«Deus não podia estar em todo o lado,
por isso criou as mães». In Provérbio Judaico
«No início de Sobre a bravura das mulheres, Plutarco
dá exemplos de diferenças entre mulheres com virtudes que no seu entender
seriam comparáveis às dos grandes homens gregos e romanos que descrevera nas Vidas paralelas. Para se referir a
Cornélia,
Plutarco escolhe dizer que a sua nobreza de espírito, dignidade generosa ou
confiança em si mesma, não se expressava de maneira idêntica à de Olímpia, mãe de
Alexandre Magno, indicando ser essa a qualidade que as unia. Imaginamos Olímpia
mais autoritária e Cornélia mais persuasiva, embora ambas nobres de espírito na
medida em que uma mulher podia sê-lo. A palavra magnanimidade, a megalopsichía, ou grande alma, uma das virtudes aristotélicas que caracterizavam homens
como Alexandre ou Júlio César, ou antes deles, Aquiles e Ájax, não aparece na
descrição destas mulheres.
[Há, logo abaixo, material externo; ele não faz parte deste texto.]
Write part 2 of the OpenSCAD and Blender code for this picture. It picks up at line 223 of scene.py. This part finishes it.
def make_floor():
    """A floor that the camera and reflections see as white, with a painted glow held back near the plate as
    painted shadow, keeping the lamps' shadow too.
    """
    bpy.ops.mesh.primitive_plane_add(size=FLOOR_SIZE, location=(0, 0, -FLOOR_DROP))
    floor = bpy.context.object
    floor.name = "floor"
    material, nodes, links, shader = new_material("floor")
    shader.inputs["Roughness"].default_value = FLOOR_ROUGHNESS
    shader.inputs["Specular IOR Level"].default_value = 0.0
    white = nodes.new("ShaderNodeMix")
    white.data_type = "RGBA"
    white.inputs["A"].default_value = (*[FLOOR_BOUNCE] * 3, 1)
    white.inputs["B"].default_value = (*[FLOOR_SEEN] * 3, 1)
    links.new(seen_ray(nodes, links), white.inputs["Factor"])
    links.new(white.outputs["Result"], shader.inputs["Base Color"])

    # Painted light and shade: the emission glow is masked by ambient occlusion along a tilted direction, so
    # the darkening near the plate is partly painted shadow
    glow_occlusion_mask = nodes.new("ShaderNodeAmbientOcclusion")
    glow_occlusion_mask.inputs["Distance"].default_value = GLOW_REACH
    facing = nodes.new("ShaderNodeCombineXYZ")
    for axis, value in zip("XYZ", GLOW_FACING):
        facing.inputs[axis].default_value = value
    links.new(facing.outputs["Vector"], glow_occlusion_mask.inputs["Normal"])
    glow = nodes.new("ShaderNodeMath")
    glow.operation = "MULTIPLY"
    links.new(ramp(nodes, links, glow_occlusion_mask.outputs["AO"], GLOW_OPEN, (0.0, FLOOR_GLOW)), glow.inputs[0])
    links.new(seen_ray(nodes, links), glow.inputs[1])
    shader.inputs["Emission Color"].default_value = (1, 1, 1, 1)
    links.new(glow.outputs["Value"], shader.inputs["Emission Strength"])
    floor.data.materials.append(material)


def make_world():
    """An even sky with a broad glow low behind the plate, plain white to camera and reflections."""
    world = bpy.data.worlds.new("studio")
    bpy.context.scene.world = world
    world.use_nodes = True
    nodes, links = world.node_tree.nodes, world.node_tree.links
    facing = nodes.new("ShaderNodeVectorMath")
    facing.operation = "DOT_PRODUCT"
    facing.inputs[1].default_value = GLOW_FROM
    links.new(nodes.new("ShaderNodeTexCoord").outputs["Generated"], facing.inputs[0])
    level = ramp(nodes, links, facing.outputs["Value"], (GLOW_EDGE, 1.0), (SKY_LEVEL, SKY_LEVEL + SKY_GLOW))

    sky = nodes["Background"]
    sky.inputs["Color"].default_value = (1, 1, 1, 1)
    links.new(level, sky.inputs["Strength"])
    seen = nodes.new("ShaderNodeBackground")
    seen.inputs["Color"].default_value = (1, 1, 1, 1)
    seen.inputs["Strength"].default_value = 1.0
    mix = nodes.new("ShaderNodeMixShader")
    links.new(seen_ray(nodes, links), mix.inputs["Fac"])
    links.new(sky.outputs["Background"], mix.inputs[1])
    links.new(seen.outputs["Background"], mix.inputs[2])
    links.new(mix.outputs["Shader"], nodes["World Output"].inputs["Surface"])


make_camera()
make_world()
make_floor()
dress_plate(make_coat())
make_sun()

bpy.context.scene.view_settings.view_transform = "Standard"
A elevação feminina surge descrita no ensaio moral de
Plutarco estando associada ao espírito e à mente: meglófron, grandeza da mente ou nobreza de princípios. A diferença é subtil,
mas vai ao encontro da ideia generalizada de que as mulheres não tinham alma,
embora houvesse de igual modo muitas dúvidas acerca das suas capacidades racionais
e espirituais. Desalmadas ou inimputáveis, todos os abusos seriam tolerados (e não
seriam considerados abusos) porque havia a convicção de que as mulheres estavam
mais próximas das crianças do que dos adultos. Plutarco, que escreve no primeiro
século da nossa era, é particularmente elogioso no seu ensaio moral sobre as mulheres,
sobretudo para a época, mas também num certo sentido para os tempos actuais. A comparação
é naturalmente lisonjeira para Cornélia e para os seus filhos,
equiparados por omissão a Alexandre Magno.
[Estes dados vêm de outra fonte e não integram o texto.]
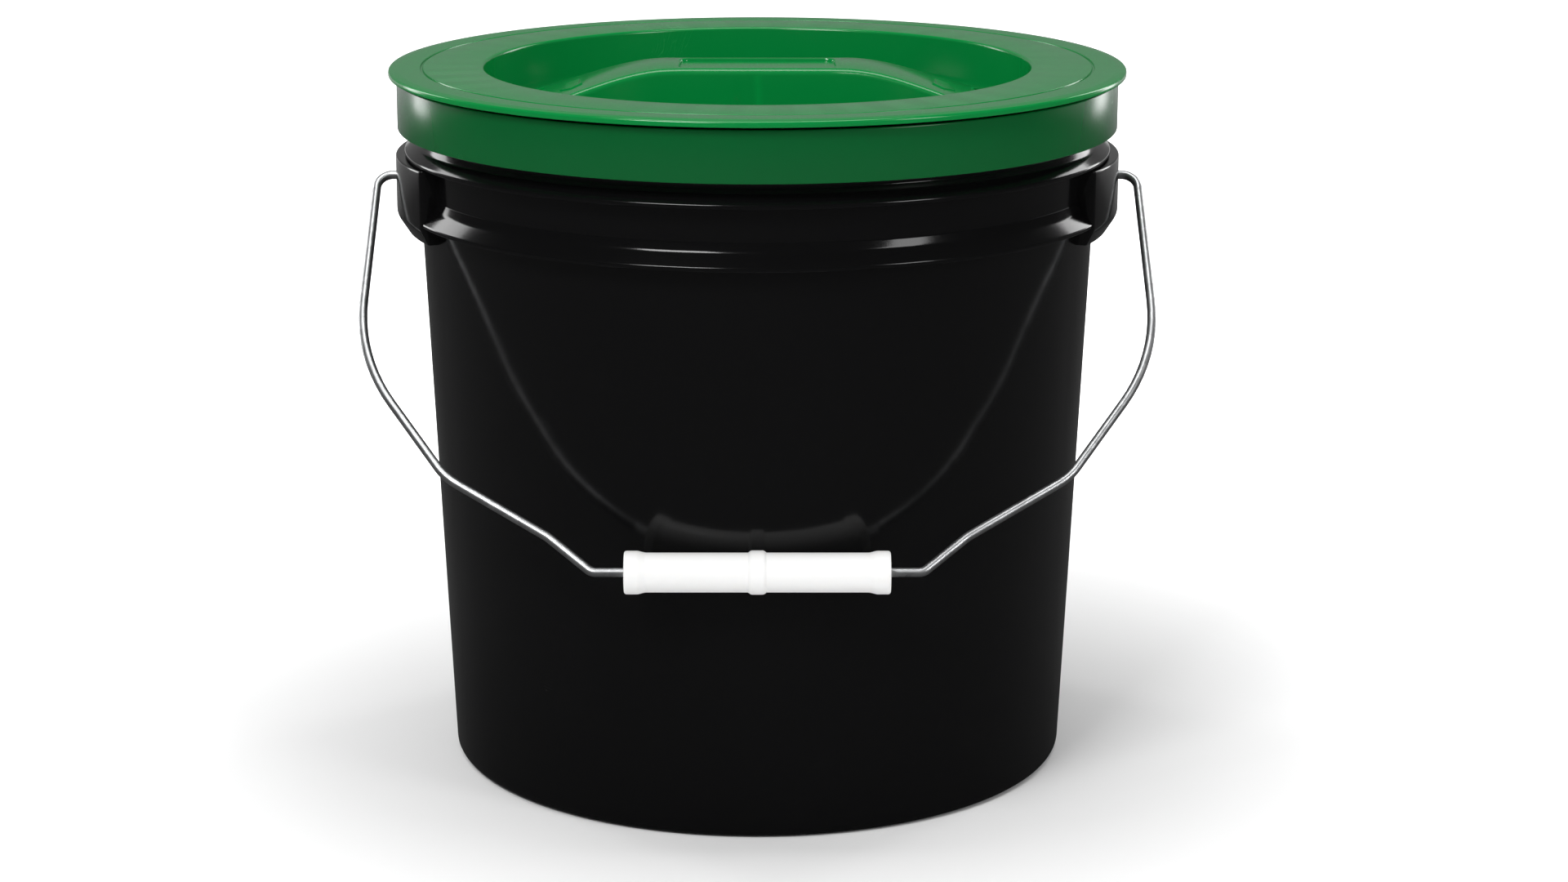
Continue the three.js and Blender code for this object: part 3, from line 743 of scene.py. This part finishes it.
class BUCKET_OT_bail(bpy.types.Operator):
    """Bends the bail from one wire, hooked inside each ear"""

    bl_idname = "bucket.bail"
    bl_label = "Bail wire"

    def execute(self, context):
        bail = settings().bail
        right = wire_corners()
        left = [(-x, y, *bend) for x, y, *bend in reversed(right)]
        path = filleted(right + left, steps=10)
        bm = bent_wire(path, bail.wire_radius)
        arm_down = GRIP_CENTRE - PIVOT
        hang = math.atan2(-arm_down.y, -arm_down.z)
        moved(bm, PIVOT, -hang, "X")
        piece = piece_from(bm, "bail_wire_fine", smooth=50)
        finish_piece(piece, "bail", "bail_wire", galvanised_wire(shared_groups()))
        return {"FINISHED"}


class BUCKET_OT_grip(bpy.types.Operator):
    """Turns the white roller with its flared ends and middle band"""

    bl_idname = "bucket.grip"
    bl_label = "Grip"

    def execute(self, context):
        bail = settings().bail
        half = (grip_box[1].x - grip_box[0].x) / 2
        bore_gap, end_dish = 0.0005, 0.0022
        bore = bail.wire_radius + bore_gap
        end, body, band = bail.grip_end_radius, bail.grip_radius, bail.grip_band_radius
        right = [
            (body, 0.0037, 0.0008),
            (body, half - 0.0085, 0.004),
            (end, half - 0.0055, 0.003),
            (end, half, 0.0011),
            (end - 0.0022, half, 0.0006),
            (end - 0.0027, half - end_dish, 0.0006),
            (bore, half - end_dish, 0.0004),
        ]
        left = [(r, -x, *bend) for r, x, *bend in reversed(right)]
        middle = [(band, -0.0026, 0.0022), (band, 0.0026, 0.0022)]
        outline = filleted(left + middle + right, closed=True)
        bm = spun(outline, 64, closed=True)
        moved(bm, GRIP_CENTRE, math.pi / 2, "Y")
        piece = piece_from(bm, "grip_fine", smooth=50)
        finish_piece(piece, "roller", "grip", grip_plastic(shared_groups()))
        return {"FINISHED"}


# ---- Adapter ring and its gasket ----


PLUG_DEPTH = 0.009
RING_WALL = 0.0022
RING_RIDGE_DEPTH = 0.016


def plug_radius():
    """Outside of the ring's plug, which fits inside the pail's neck."""
    gap = 0.0005
    return wall_radius(RIM_TOP - PLUG_DEPTH) - settings().pail.neck_wall - gap


def thread_wall_radius():
    """Inside of the ring's thread wall."""
    inset = 0.0137
    return plug_radius() - inset + RING_WALL


def lid_thread_radius():
    """Outside of the lid's thread wall, clear of the ring's ridges."""
    gap = 0.0005
    return thread_wall_radius() - settings().closure.ridge_radius - gap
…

O poeta Juvenal tinha uma opinião
diferente. Autor de 16 poemas satíricos publicados em cinco livros, uma obra que
se crê ter sido escrita entre os anos 110 e 130 da nossa era, coincidentes
com os seus últimos de vida, Juvenal satirizou comportamentos viciosos e pessoas
da sociedade romana. O seu estilo retórico foi comparado ao do historiador Tácito
e a sua habilidade para construir versos hexâmetros foi louvada. Na célebre sátira
VI, na qual Juvenal faz uma crítica amarga às mulheres romanas, numa passagem em
que despreza os benefícios de casar com uma mulher perfeita, Cornélia
é alvo da sua análise desapiedada. Para Juvenal, tudo na virtuosa Cornélia
era antipático: os antepassados gloriosos, o conhecimento da língua grega, a abundância
reprodutora. Para esclarecer o quanto lhe desagradava uma mulher assim, o poeta
satírico escreveu que preferia mil vezes casar com uma prostituta a passar o resto
dos dias com Cornélia.
Cornélia era a mais nova
dos quatro filhos de Públio Cornélio Cipião Africano, o célebre general que derrotou
o inimigo mais temido de Roma, o cartaginês Aníbal, na Segunda Guerra Púnica,
na célebre batalha de Zama, em 202 a.C., e de Emília Paula, filha de
Lúcio Emílio Paulo, general romano, que Aníbal vencera na batalha de Canas,
em 216
a.C.. Cipião Africano é um dos heróis mais estimados e respeitados da história
de Roma. Dotado de uma inteligência invulgar, instruído e amante da civilização
grega, o general Públio Cornélio Cipião era um estratega minucioso e um líder sábio
com as suas tropas. A capacidade de persuasão de Cipião foi elogiada por historiadores
como uma característica que era própria de um homem sofisticado. As sucessivas vitórias
em Cartagena seriam o início de um caminho triunfal que terminaria em Zama, com
a vitória sobre Aníbal, que acabaria por se render. Com o triunfo em África, Cipião
recebeu o cognome Africano. Foi
eleito censor e líder do Senado, princeps
senatus, em 199, e de novo
eleito para um segundo consulado anos mais tarde. Acreditava que era protegido de
Júpiter e que o seu destino dependia da vontade divina. Não parece, no entanto,
ter demonstrado a vontade habitual de assumir o poder invocando a ascendência divina
em que acreditava. Cipião é nesta medida e noutras tão ou mais importantes uma excepção
nos ilustres heróis de Roma». In Carla Hilário Quevedo, As Mulheres Que
Fizeram Roma, A Esfera dos Livros, Lisboa, 2015, ISBN 978-989-626-688-2.